Women Composing

a celebration through the centuries to the present


Libby Larsen (born 1950)

Libby Larsen was born in Wilmington, Delaware, and grew up in Minneapolis, Minnesota. Her interest in music began with her family: Her father played the clarinet, her mother enjoyed boogie-woogie, and she became familiar with the piano when her older sister started taking lessons. She attended the University of Minnesota, eventually leading to a PhD in Theory and Composition in 1978.

Libby Larsen

Libby Larsen has composed operas, music for orchestras, choruses, chamber ensembles, and songs.
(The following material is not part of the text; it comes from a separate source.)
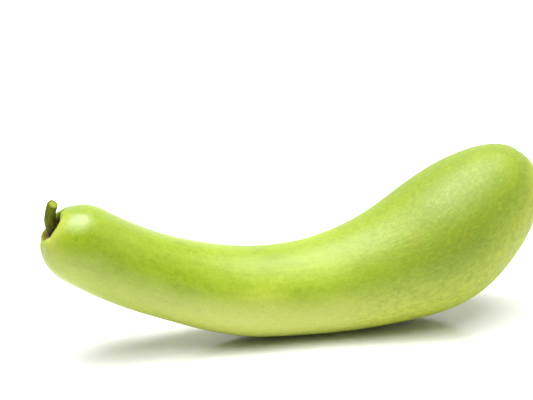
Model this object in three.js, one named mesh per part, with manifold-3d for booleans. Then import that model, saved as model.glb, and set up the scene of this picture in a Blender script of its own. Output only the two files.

Her music assimilates numerous influences but often has a particularly American sound, such as her 1979 Cowboy Songs:

The American sound is quite evident in her 1994 composition Slang for clarinet, violin, and piano:

About Slang, Libby Larsen has written:

Its title refers to the use of both jazz and boogie slang and twentieth-century “new music” slang throughout the composition. I got the idea for Slang while I was working on a ballet for the Ohio Ballet. I was thinking about our American culture with its vast array of musical languages. I’m fascinated by the idea that just as we have developed slang in our speaking language, we have also developed a lexicon of musical slang. This composition explores the idea, asking the performers to freely change performance styles as the musical language dictates.